─── Extracted material ───

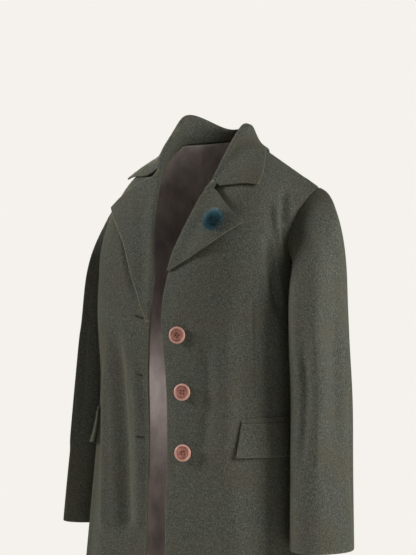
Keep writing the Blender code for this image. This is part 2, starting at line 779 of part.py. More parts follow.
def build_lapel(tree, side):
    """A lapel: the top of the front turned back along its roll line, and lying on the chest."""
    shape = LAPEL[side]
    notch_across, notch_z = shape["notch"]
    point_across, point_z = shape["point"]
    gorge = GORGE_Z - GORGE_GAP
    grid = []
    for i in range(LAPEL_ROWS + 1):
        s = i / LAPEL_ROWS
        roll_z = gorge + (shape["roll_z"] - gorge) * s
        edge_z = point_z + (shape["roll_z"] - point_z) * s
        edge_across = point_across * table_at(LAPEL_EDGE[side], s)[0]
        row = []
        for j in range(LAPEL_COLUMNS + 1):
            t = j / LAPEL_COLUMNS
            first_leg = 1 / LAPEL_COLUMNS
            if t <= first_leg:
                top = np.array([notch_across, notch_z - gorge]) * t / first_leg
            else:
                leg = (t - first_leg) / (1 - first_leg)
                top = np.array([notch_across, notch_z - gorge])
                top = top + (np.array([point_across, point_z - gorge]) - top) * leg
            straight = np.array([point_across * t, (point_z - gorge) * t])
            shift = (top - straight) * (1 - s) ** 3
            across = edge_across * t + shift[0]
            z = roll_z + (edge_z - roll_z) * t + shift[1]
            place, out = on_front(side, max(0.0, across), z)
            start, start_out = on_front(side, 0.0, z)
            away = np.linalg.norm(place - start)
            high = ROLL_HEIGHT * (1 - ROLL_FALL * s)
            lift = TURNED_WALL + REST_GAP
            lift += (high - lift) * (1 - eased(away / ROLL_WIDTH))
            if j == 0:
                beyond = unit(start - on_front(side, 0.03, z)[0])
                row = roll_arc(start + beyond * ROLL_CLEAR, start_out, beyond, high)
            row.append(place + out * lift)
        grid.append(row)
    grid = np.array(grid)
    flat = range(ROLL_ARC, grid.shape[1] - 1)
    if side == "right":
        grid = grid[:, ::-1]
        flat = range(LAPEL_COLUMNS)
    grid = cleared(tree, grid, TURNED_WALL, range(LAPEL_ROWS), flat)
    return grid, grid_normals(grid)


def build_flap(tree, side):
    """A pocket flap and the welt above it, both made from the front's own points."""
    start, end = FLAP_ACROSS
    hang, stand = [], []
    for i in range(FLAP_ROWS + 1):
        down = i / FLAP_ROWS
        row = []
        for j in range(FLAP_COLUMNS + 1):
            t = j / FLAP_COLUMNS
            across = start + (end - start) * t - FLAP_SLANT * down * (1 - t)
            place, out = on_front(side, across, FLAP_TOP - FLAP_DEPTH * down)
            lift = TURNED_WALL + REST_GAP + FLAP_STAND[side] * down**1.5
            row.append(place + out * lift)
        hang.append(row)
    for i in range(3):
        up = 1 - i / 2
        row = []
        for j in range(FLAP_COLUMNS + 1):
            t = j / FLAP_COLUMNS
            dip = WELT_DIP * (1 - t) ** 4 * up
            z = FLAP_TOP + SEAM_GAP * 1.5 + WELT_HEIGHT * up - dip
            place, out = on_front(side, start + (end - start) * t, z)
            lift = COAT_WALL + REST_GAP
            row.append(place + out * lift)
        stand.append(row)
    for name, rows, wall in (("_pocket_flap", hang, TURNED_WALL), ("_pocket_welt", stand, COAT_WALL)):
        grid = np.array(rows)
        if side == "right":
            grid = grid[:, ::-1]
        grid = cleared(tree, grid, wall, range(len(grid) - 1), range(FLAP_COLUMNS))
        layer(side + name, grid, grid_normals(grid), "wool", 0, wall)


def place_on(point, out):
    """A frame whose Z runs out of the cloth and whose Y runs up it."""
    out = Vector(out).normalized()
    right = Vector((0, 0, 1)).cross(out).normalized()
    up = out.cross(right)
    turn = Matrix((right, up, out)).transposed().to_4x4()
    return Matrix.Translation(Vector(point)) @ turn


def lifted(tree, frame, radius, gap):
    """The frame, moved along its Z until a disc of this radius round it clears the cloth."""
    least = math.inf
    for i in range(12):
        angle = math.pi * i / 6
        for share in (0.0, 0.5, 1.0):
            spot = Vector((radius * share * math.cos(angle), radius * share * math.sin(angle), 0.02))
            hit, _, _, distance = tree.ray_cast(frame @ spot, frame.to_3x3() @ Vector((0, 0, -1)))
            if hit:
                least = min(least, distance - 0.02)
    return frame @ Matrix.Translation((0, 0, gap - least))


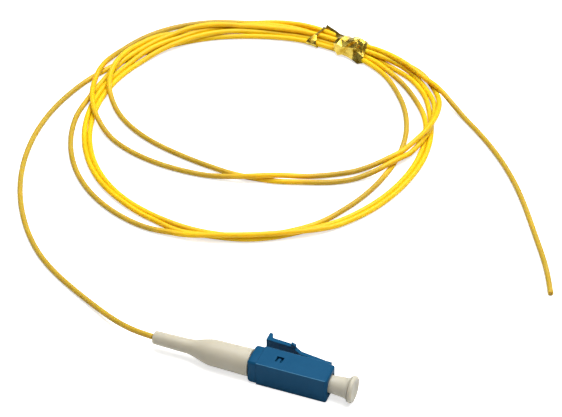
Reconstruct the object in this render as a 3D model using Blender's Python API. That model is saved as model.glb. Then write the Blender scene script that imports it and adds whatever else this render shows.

───

Search the records for the word "this" and copy every line where it occurs.

Keep writing the Blender code for this image. This is part 2, starting at line 779 of part.py. More parts follow.
    """The frame, moved along its Z until a disc of this radius round it clears the cloth."""
Reconstruct the object in this render as a 3D model using Blender's Python API. That model is saved as model.glb. Then write the Blender scene script that imports it and adds whatever else this render shows.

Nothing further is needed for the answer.